Tuesday, January 06, 2004

The real meaning of Fundamentalism

Just a quick word on the origin of this much used, much abused and much misunderstood word "fundamentalism".

In 1909 there appeared the first of a series of 12 paperback volumes under the title The Fundamentals (I have a full set). These were mailed free of charge to "every pastor, evangelist, missionary, theological student, Sunday School Superintendent, YMCA and YWCA secretary in the English-speaking world *" Over 3 millions copies were eventually circulated.

The booklets were a protest against what was felt to be a considerable drift in protestant theology in the late 19th century caused by the growing popularity of Darwinism and High Criticism - a scholarly methodology providing new tools for the interpretation of the Bible.
The authors of the papers in The Fundamentals were some of the finest evangelical preachers and theologians of their day; men of great learning and repute.

The Fundamentals were a call back to what the publishers believed to be the core issues, the basics, the FUNDAMENTALS of the historic Christian faith. They rebutted both Higher Criticism and Darwinism and re-affirmed their belief in the full verbal inspiration of the Bible as being the infallible revealed word of God, the nature of man as a sinner, the divinity of Jesus Christ, his atoning death, the necessity of faith in Christ for salvation, and so on.

The Fundamentals proved to be a rallying point for those who were of this persuasion. And just as the early followers of John Wesley were dubbed "Methodists" by others, so the adherents of The Fundamentals became dubbed "fundamentalists". As we know, this theological position came in for some abuse during the famous Scopes Money trial when evolution/creation became the nub of the issue.

But note: These 'fundamentalists' may have become somewhat naive or simplistic as time went on, but they never became political extremists. They did not take up guns and bombs in defense of their religion. That would have been antithetical to all they believed. They were mainstream evangelical protestants. Period. To illustrate, Billy Graham is a good example of a true fundamentalist.

So you can see there could be no such thing as a 'Catholic' fundamentalist. Even less so could you have a 'Muslim' fundamentalist, let alone a 'Hindu' or 'Buddhist' fundamentalist.

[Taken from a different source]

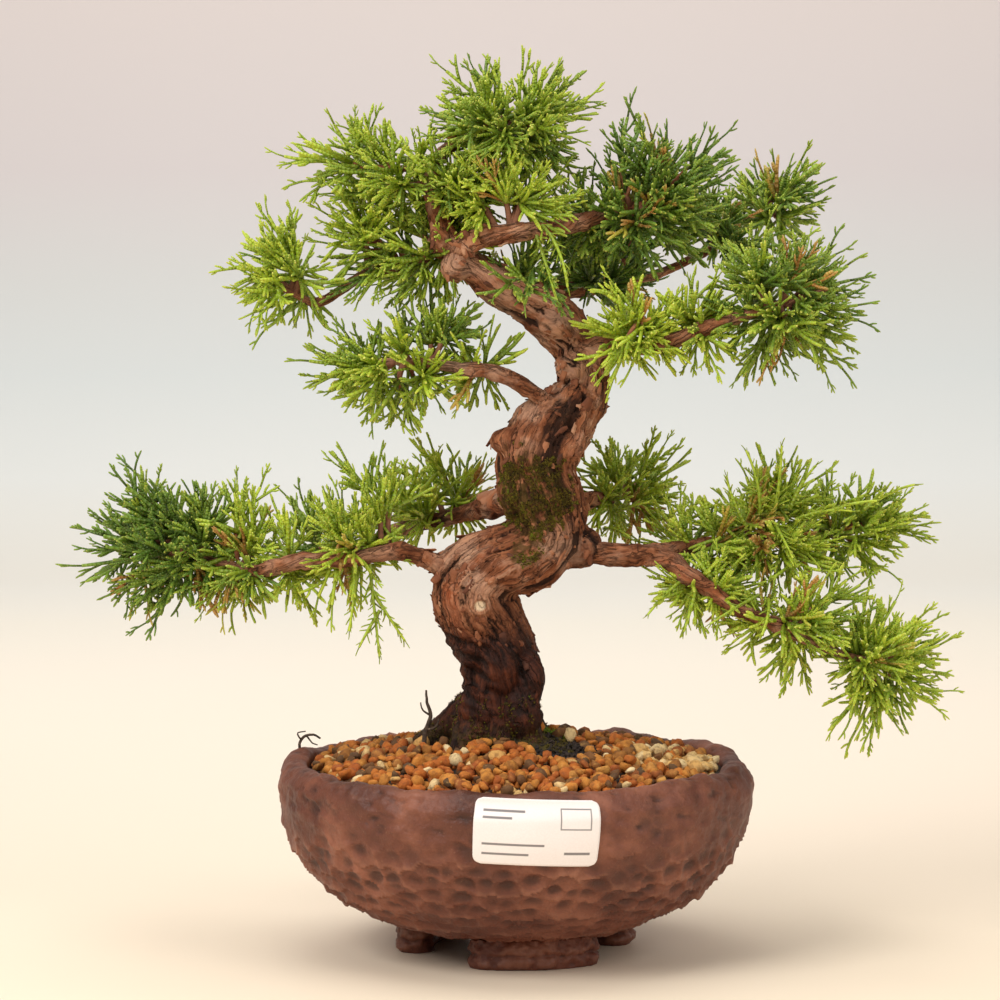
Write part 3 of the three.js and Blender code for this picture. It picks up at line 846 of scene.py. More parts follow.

Yet somehow the word 'fundamentalist' got detached from it original meaning and misapplied to people who might be better described simply as extremists or religious fanatics. Whatever is the profile of these people it does NOT jibe with the fundamental teachings of conservative evangelical Protestantism - Fundamentalism.

If there is a common thread to be found in the abuse of this word it is an undue, blinkered and lop-sided adherence to whatever the religious adherent believes are his/her infallible scriptures. That can be very satisfying to simple minds which need simple answers.